One of the many bridges.
This was a really great track.

After lunch, the path dropped down to a pebble beach – look out for the tape in the trees, rather than wooden stakes. The path cut back inland about halfway along, but joined the beach again further along. All the while, the views of the right hand side kept changing and delighting us.

A section of beach.
Awesome views to the north.

We arrived at Refugio Cuernos but kept going to Campamento Frances (which took a surprisingly long time because of inclines and declines). We dropped our packs and raced on to get to Mirador Frances, because we were told that the path for this side arm closed at 4pm to ensure everyone could return before dark. We practically ran to Campamento Italiano and the start of the side arm. It was just after 4pm but we Team Steamrollered and made great progress, making up the lost time.

Views of the glacier goodness.

The path followed a massive river upstream and has fantastic glacier views. At 5:15pm we made it to the viewpoint we’d aimed for and basked in the view: huge, raging river coming from the base of an imposing rocky peak covered with galciers and with another big glacier at the base, covered with ice calved off from higher up and debris. The wind was stealing the glacial runoffs and turning them into clouds. To the other side was the back of Las Torres, Corre Catedral, more rocky, snowy, glacier covered peaks were further in the distance and behind us the path dropped down to the lake that we had come from. Even with the puma in the morning, this view was the highlight of the day. Eventually we dragged ourselves away and returned to Campamento Frances.
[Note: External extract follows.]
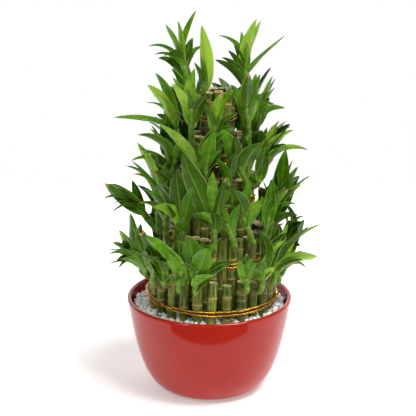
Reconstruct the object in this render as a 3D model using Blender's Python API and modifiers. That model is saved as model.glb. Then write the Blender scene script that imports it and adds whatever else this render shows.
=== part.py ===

The glacier covered mountain.
The back of Las Torres.

Day three

Campamento Frances to Mirador Lago Grey to Refugio Paine Grande, ~23km
We woke up after another great sleep to the sound of birds flying through the trees around the campsite and a bit of drizzle on the tent. We left camp just before 9am and set out, again, towards Campamento Italiano and the awesome glacier covered mountain. It was a nice walk and this time there was a spectacular double rainbow across the sky – from the lake to the glaciers.
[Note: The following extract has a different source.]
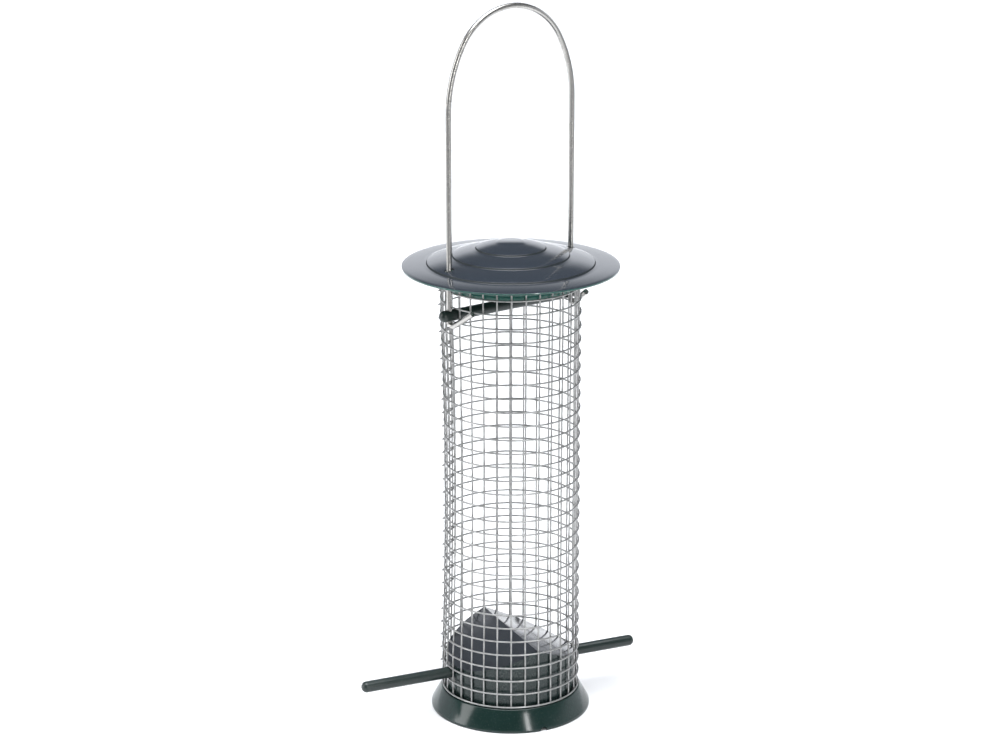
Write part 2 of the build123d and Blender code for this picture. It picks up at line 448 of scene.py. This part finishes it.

Part of the rainbow + glacier view.

We crossed over the raging river at Campamento Italiano and the track led us over gently undulating ground. We walked along narrow muddy paths through trees, over open rocky ground, and through a big section of burnt, white woods, which was reminiscent of the burnt snow gums in Victorian Alpine country. At this point the rain set in and the sky was grey.

Burnt trees on the trail.

By noon we were approaching Refugio Paine Grande and the ‘end’ of the lake. We used the camping dining room to shelter from the persistent but light rain while we made and ate another delicious lunch. Then, we retraced our steps a couple of hundred metres to the turn off for the last part of our W, up towards Refugio Grey. The path went gradually but consistently uphill between two hills. It was still raining but the walk was pleasant. After a bit more uphill we came to a lookout at Lago de los Platos. As normal, it was very windy. The path went along the edge of the lake and at the next view we realised we were getting closer to the glacier because there were some very bright blue bergy bits (small icebergs) in the lake. We moved way from the lake and went through a small wooded area that was covered with foxgloves.

Bergy bits in the lake.

After the trees disappeared the wind hit us with full force, and it was still raining, cold rain. We put our heads down on pushed on uphill. Fortunately, it wasn’t much further to Mirador Lago Grey. Under the overcast sky the lake and glacier lived up to the name ‘Grey’, but with hints of iceberg blue and it was still great. There were a few outcrops for the best views and photo opportunities, assuming you could stand up against the wind.

Mark at Glacier Grey.

At this point we turned back – it is possible to walk about 5km further to get to Refugio Grey, but someone we spoke to on the path said that the refugio is in a wooded area so you don’t get any views unless you go further again anyway! The way back was uneventful, although we stopped for a while to watch two condors flying above us.

Back at the lake, we were just in time for the penultimate catamaran across the lake. The journey took about half an hour and we briefly stood out on top to look at the views, but it was very cold, a bit wet and the clouds were obscuring the views so we went inside and spoke to people. At Pudeto, on the other side of the lake, we had time for a delicious bowl of tomato soup in the tiny cafe and then got a bus back to Puerto Natales.

Trip tips

  • Pay for park entrance in advance at the bus station in Puerto Natales to save time. Plus you can pay by card at the bus station.
  • Only cash is accepted in the park.
  • Book several months in advance or you will be very limited in terms of dates, locations and accommodation options. Alternatively, book nothing and arrive at the campsites after 8pm with your own gear.
  • There are several options for accommodation and food: camp with your own stuff, camp and rent the campsite’s stuff (good quality), or sleep in a refugio. Refugios are very expensive. You can have all or some meals provided, or buy very basic groceries (e.g. pasta and pasta sauce) at the refugios – also rather expensive.
  • Prices (and the numbers of people) drop from March 1.
  • There is water everywhere. On a hot day you are fine carrying just 1 litre and refilling each time you cross a stream.
  • Be ready for a lot of wind. It can be cold, make walking difficult, blow your belongings away and blow gravel in your face. Plan accordingly and tie everything down (especially pack covers).
  • The Base Las Torres path is very steep and the ground is uneven, hiking poles would be useful.
  • The path often separates into two or more tracks. It doesn’t matter which one you pick, they all come back together quite quickly.
  • Official estimations for distances are a bit off, but the suggested timings are a good guide.